Sarah shouted, ‘Joe – Christ, I am sorry to disturb you. It’s Sarah. Please, I need a favour, like now.’

He didn’t turn to look at her. He was crawling forward and spiking the grass in front of him, probing for his next target.

‘Joe, I need help. Please.’

His voice came softly back to her. ‘What sort of help?’

‘There’s a load of casualties coming back from the other side. I don’t have the vehicle space. Can I borrow your trucks, and drivers, please?’

‘Feel free. Bring them back.’

‘You can spare them – great.’

‘I’m not going anywhere… Wash ’em out before you bring them back.’

In the culture of Joe Denton, and she knew it, she was just a tree hugger. She was a stupid bloody woman, interfering, adding to the dependency culture of Kurdish villagers, achieving bloody nothing, like all the rest of the huggers, the aid-workers. He put down the probe and started to work with a small trowel, the same as her mother used in the garden at home. She never saw his eyes, but she could picture them behind the visor.

Very clear, and very certain, eyes that could have looked right through her at that moment.

God knows how, but they did it. They squashed, forced, pushed fifty-two casualties into five pick-ups… Not all of them would make it to the hospital. There would be more room for the survivors by the time they reached Arbil.

In the late afternoon, when the stillness had settled, Omar found Gus, sitting against the low wall, gazing out over the slope of the hill that fell away from him. He saw the boy first, searching, then felt the glow of relief when the boy reached him. Behind the wall goats were penned, restless but quiet. He hadn’t waved to the boy, or called to him, but allowed himself to be found. Omar’s battered face showed his nervousness.

‘I did not know where you were.’

‘Didn’t you?’

‘I have been through the town to find you.’

‘Have you?’

‘Are you very angry, Mr Gus?’

‘I am not angry, Omar, not any more.’

He could not have explained it to the boy, or to anyone he knew, how the early morning of the battle for Tarjil had changed him. The inner man was altered.

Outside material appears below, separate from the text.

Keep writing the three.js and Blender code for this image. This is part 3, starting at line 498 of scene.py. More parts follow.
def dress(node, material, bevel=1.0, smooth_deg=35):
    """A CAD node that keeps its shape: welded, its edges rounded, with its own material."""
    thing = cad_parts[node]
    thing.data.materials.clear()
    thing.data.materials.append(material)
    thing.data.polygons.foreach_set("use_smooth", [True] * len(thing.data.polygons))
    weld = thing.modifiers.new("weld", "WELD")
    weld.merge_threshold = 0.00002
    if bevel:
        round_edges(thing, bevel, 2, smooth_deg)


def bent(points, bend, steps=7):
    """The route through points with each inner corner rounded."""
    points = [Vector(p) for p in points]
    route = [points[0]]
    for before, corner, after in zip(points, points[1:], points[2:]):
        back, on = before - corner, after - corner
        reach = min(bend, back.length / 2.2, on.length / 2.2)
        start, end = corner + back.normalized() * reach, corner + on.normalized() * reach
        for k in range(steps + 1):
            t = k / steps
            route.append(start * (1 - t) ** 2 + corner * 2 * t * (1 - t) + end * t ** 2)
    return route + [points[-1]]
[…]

The boy squatted down beside him. ‘I have to take, Mr Gus, or I do not have anything.’

‘I understand.’

‘Because I have no father to give to me, and no mother.’

‘Yes.’

‘Worse than not having anything is to have your anger, Mr Gus.’

The boy shifted up to be against Gus’s shoulder. Back where he came from, because he was changed, none of them would have wanted to know him. The boy’s sharp smell against him was mingled with the stench of his own body. They would not have known his eyes, which were brighter, colder, staring out from his paint-streaked face. His trousers were torn alongside the reinforcement strips at the knees, and the foliage knitted into the hessian strips of the gillie suit was old and as dead as the man they had known.

‘They say your rifle jammed, Mr Gus.’

‘Do they?’

‘That you beat me in anger because your rifle jammed.’

He did not know where he could have started to explain to the boy, who had nothing, that it was wrong to steal from the dead. But if he had started, he would still have been the same man, would not have been changed. He thought that now there was no place for him to criticize the boy. He no longer had that right, or the inclination to exercise it.

‘Is that what they say?’

In the far distance was the flame. He made the promise to himself that he would walk to the flame, and offer no judgements on the boy, and the men who marched with him.